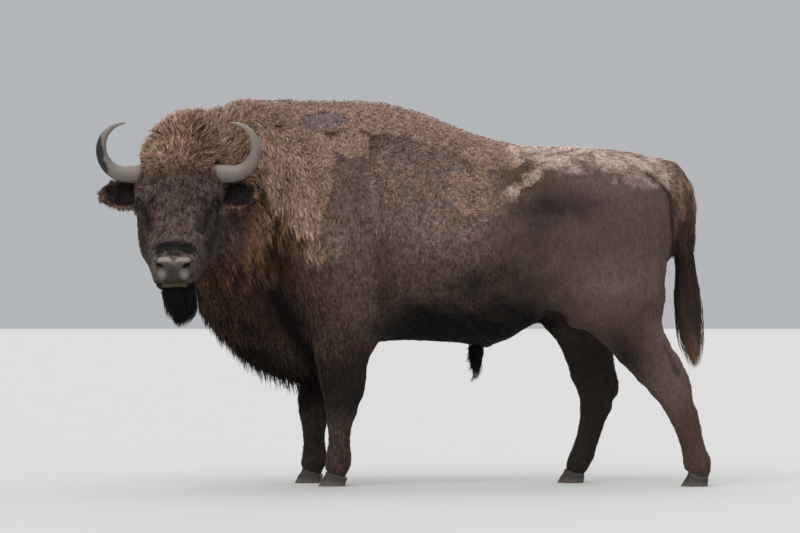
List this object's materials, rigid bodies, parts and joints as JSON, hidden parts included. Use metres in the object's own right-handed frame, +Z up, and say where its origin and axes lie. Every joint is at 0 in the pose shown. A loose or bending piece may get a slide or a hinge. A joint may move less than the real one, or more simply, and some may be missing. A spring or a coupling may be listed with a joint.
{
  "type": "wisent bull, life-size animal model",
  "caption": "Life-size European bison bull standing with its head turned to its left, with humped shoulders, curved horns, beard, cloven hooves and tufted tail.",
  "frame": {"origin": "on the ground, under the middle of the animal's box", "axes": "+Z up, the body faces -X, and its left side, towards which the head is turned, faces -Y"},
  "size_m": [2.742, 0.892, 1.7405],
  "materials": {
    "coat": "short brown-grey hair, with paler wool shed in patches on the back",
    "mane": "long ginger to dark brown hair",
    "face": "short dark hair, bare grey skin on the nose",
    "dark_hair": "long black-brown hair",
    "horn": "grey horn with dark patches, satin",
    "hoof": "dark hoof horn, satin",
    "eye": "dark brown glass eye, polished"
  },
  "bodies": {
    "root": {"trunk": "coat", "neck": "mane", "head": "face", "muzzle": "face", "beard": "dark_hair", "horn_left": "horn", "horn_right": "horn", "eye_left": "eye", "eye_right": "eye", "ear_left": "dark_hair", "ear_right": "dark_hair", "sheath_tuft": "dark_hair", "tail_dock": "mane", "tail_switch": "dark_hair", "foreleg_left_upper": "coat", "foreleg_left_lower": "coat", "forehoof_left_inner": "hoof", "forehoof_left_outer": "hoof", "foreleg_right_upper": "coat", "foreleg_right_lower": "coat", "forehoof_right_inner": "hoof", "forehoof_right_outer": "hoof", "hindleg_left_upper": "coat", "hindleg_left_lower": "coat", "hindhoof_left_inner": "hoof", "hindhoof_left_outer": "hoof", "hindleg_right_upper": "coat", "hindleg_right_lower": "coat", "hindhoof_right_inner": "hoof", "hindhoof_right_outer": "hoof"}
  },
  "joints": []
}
^^^^^^^^^^^^^^^^
**Required task**
Reply with nothing except the number of lines in the listing above that include the string "materials".

**The completed task**
2